But a huge and often overlooked factor is the impact of dreadful social care provision. This is what led the Red Cross to grab headlines and court controversy with claims of a humanitarian crisis.
The Red Cross have for many many years assisted hospitals look after patients when they are discharged and return home. It has always been a constructive and valuable partnership. These trained volunteers are part of what used to be known by some as the “big society.”
There are some areas of our life where there is an argument for state provision, but actually, collectively, we are happier pitching in and doing it for ourselves. The Red Cross is one such example, The RNLI is another. The National Trust is a third (though, of course, you’d have to pay to be a member).
So the Red Cross is not a replacement for the NHS, and nor is it an emergency relief. And their concerns need to be seen in that context. In the area of patient discharge and domestic return/resettlement, the Red Cross has hit the red button.
Patients medically ready for discharge but not being “signed out” for hours – thus blocking much needed beds. Care plans not being drawn up or properly supported so that when patients return home they are vulnerable. Insufficient home support exacerbates that vulnerability. The chance of people in this position requiring re-hospitalisation is clearly and greatly increased as a result.
So we have a vicious circle of poor social care leading to stretched-to-breaking point medical care.
And of course this is not the only source of tension. In amongst funding and seasonal spikes in ill-health, it is worth looking at the use of hospital services: 2m non-urgent visits to A & E in 2014. So you can see why Jeremy Hunt is trying to filter these out of the wait-time statistics. Partly it is because they are the only places open for health care on a 24 hour basis and, also unlike your GP, you don’t need to make an appointment. The NHS “111” helpline seems to have a low thresh-hold for directing callers to hospital (and you can understand why). On-site, out of hours services, such as Walk-in Centres or Minor Injuries Units undoubtedly help (with 7m attendances a year, according to official figures), but coverage is uneven and reducing.

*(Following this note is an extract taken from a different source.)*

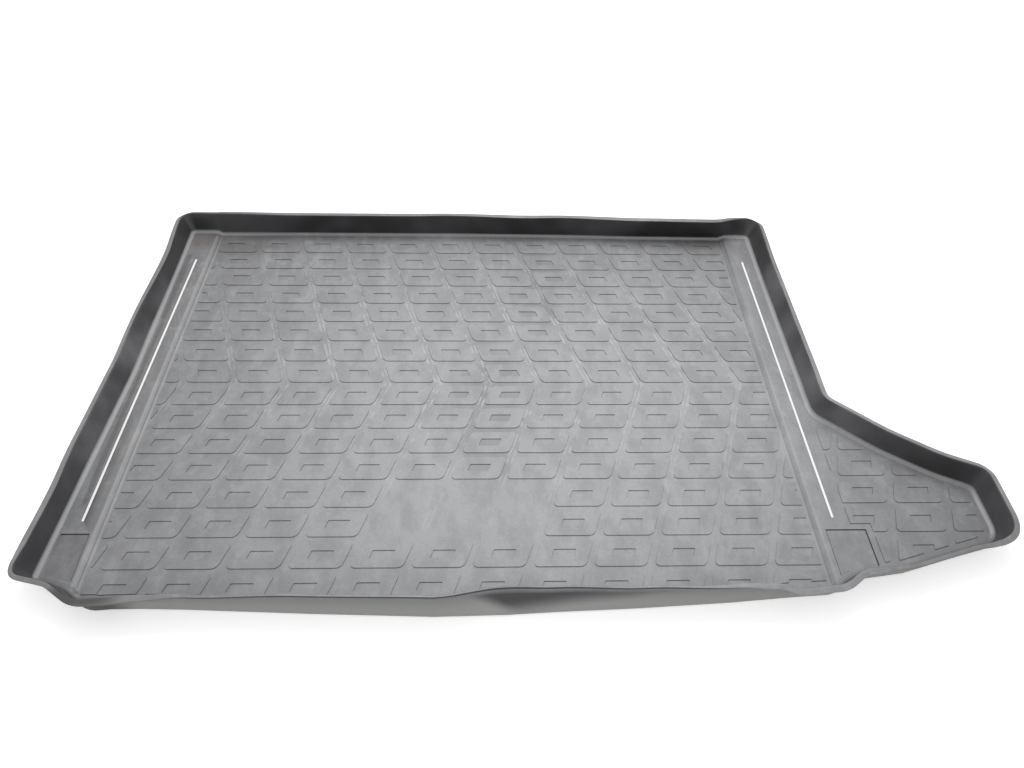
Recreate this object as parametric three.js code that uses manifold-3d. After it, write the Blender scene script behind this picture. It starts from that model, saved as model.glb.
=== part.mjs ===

As a society we have conspired to heap intense pressure on hospital services. Is it really a surprise when they threaten to fall over?
And it is an old trick – set something up to fail and then say it can’t work, and that we need an alternative. And is this context we know what that private-sector, run-for-profit, alternative would be. So we need to take great care in the language we use, lest we create a self-fulfilling prophecy.
However, there is still a huge national consensus in favour of care provided free at the point of delivery and the principle of the NHS itself. Why then the gap between what we say we want and what we are prepared to pay for?
Could it be that we simply do not want to acknowledge the fundamental economic importance of social care, or that it is an essential component of a functional society, not an optional add-on? Politicians do not want to engage with the unavoidable need to raise taxation and possibly we do not want to embrace the inevitability of us and our families needing care, especially as we/they become older and more frail.
And that is why, serious as it is, it is not the NHS that is most exposed in this real and difficult set of circumstances. It is society itself. You can’t have a mantra of sharing when you’re in denial about what makes society work. You can’t provide leadership without having a grown up discussion about tax and social care. That’s the mother of all crises.